After inserting the data and then viewing it again, we could found that the table has been created with corresponding partitions:

mysql> insert into `DAILY_TRADE_VALUE` values ('2012-12-13', 1), ('2008-02-03', 2), ('2014-11-11', 3);
Query OK, 3 rows affected (0.88 sec)

mysql> show partitions from `DAILY_TRADE_VALUE`;
+-------------+-----------------+----------------+---------------------+--------+--------------+--------------------------------------------------------------------------------+-----------------+---------+----------------+---------------+---------------------+---------------------+--------------------------+----------+------------+-------------------------+-----------+
| PartitionId | PartitionName | VisibleVersion | VisibleVersionTime | State | PartitionKey | Range | DistributionKey | Buckets | ReplicationNum | StorageMedium | CooldownTime | RemoteStoragePolicy | LastConsistencyCheckTime | DataSize | IsInMemory | ReplicaAllocation | IsMutable |
+-------------+-----------------+----------------+---------------------+--------+--------------+--------------------------------------------------------------------------------+-----------------+---------+----------------+---------------+---------------------+---------------------+--------------------------+----------+------------+-------------------------+-----------+
| 180060 | p20080101000000 | 2 | 2023-09-18 21:49:29 | NORMAL | TRADE_DATE | [types: [DATEV2]; keys: [2008-01-01]; ..types: [DATEV2]; keys: [2009-01-01]; ) | TRADE_DATE | 10 | 1 | HDD | 9999-12-31 23:59:59 | | NULL | 0.000 | false | tag.location.default: 1 | true |
| 180039 | p20120101000000 | 2 | 2023-09-18 21:49:29 | NORMAL | TRADE_DATE | [types: [DATEV2]; keys: [2012-01-01]; ..types: [DATEV2]; keys: [2013-01-01]; ) | TRADE_DATE | 10 | 1 | HDD | 9999-12-31 23:59:59 | | NULL | 0.000 | false | tag.location.default: 1 | true |
| 180018 | p20140101000000 | 2 | 2023-09-18 21:49:29 | NORMAL | TRADE_DATE | [types: [DATEV2]; keys: [2014-01-01]; ..types: [DATEV2]; keys: [2015-01-01]; ) | TRADE_DATE | 10 | 1 | HDD | 9999-12-31 23:59:59 | | NULL | 0.000 | false | tag.location.default: 1 | true |
+-------------+-----------------+----------------+---------------------+--------+--------------+--------------------------------------------------------------------------------+-----------------+---------+----------------+---------------+---------------------+---------------------+--------------------------+----------+------------+-------------------------+-----------+
3 rows in set (0.12 sec)

A partition created by the AUTO PARTITION function has the exact same functional properties as a manually created partition.

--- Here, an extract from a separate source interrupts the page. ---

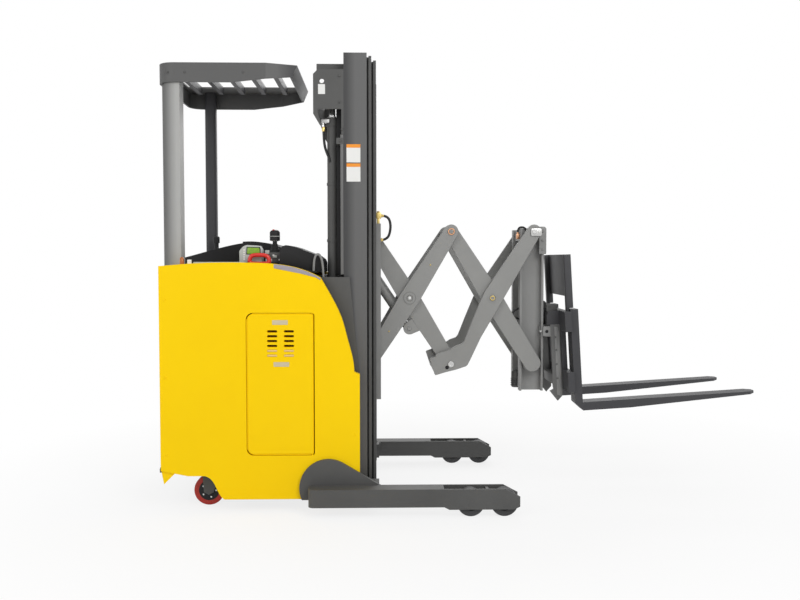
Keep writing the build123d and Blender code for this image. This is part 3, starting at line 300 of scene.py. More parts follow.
def hull(circles):
    """Outline of a band drawn round several circles."""
    points = sorted(spot for centre, radius in circles for spot in circle(centre, radius, 48))

    def chain(spots):
        line = []
        for q in spots:
            while len(line) > 1:
                (ax, az), (bx, bz) = line[-2], line[-1]
                if (bx - ax) * (q[1] - az) - (bz - az) * (q[0] - ax) > 0:
                    break
                line.pop()
            line.append(q)
        return line[:-1]

    return chain(points) + chain(reversed(points))


def add_profile(bm, outline, holes, y, edge=1.5):
    """Plate with round holes and chamfered faces, between two places across the truck."""
    outward = 1 if y[1] > y[0] else -1
    loops = [list(outline)] + [circle(*hole) for hole in holes]
    rims = []
    for face_y, chamfer_y in ((y[0], y[0] + outward * edge), (y[1], y[1] - outward * edge)):
        face_edges = []
        walls = []
        for index, loop in enumerate(loops):
            face_line = inset(loop, edge) if index == 0 else loop
            face_verts = [bm.verts.new(at(a, face_y, b)) for a, b in face_line]
            pairs = zip(face_verts, face_verts[1:] + face_verts[:1])
            face_edges += [bm.edges.new(pair) for pair in pairs]
            if index == 0:
                wall_verts = [bm.verts.new(at(a, chamfer_y, b)) for a, b in loop]
                join_loops(bm, face_verts, wall_verts)
            else:
                wall_verts = face_verts
            walls.append(wall_verts)
        bmesh.ops.triangle_fill(bm, edges=face_edges, use_beauty=True)
        rims.append(walls)
    for near, far in zip(*rims):
        join_loops(bm, near, far)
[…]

Coupled with dynamic partitioning​

To make the partitioning logic clear, Doris prohibits Auto Partition and Dynamic Partition from working together on a single table. This usage is prone to misuse and should be replaced by a separate Auto Partition function.

caution

In some early versions of Doris 2.1, this feature is not disabled, but is not recommended.

caveat​

  • Like a normal partition table, AUTO PARTITION supports multi-column partitioning, and there is no difference in syntax.
  • If a partition is created during the insertion or import of data and the entire import process does not complete (fails or is cancelled), the created partition is not automatically deleted.
  • Tables that use AUTO PARTITION only have their partitions created automatically instead of manually. The original use of the table and the partitions it creates is the same as for non-AUTO PARTITION tables or partitions.
  • To prevent accidental creation of too many partitions, we use the FE Configuration max_auto_partition_num controls the maximum number of partitions an AUTO PARTITION table can hold. This value can be adjusted if necessary
  • When importing data to a table with AUTO PARTITION enabled, the polling interval for data sent by the Coordinator is different from that of a normal table. For details, see olap_table_sink_send_interval_auto_partition_factor in BE Configuration.
  • In the case of inserting data with insert-overwrite command, if an overwrite partition is specified, the AUTO PARTITION table behaves as a normal table during this process and no new partitions will be created.